→ What to work on
Find each line with the string "data" and copy it.
⁂
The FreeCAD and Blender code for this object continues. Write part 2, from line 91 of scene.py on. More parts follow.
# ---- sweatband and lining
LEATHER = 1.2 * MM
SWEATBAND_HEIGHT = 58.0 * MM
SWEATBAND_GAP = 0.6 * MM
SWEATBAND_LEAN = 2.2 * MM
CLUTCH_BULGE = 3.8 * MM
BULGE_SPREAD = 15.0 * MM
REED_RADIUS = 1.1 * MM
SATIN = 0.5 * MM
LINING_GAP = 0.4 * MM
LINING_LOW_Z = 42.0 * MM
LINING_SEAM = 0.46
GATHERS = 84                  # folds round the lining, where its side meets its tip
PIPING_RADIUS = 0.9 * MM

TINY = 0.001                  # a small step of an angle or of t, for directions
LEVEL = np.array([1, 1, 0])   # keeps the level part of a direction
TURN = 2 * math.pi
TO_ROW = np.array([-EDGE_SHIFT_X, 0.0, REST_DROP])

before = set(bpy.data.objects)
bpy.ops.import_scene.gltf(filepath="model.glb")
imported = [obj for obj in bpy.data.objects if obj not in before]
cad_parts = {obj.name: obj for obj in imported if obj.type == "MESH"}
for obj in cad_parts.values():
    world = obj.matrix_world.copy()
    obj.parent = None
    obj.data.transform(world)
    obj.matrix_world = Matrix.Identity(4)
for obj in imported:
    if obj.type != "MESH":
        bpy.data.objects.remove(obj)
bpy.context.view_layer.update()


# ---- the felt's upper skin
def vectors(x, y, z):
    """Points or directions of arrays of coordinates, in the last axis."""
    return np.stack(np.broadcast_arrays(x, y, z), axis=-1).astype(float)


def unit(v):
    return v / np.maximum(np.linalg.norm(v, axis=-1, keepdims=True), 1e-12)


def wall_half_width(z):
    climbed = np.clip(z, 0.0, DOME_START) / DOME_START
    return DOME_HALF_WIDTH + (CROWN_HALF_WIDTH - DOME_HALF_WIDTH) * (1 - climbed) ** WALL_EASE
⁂
→ Task solution
before = set(bpy.data.objects)
imported = [obj for obj in bpy.data.objects if obj not in before]
    obj.data.transform(world)
        bpy.data.objects.remove(obj)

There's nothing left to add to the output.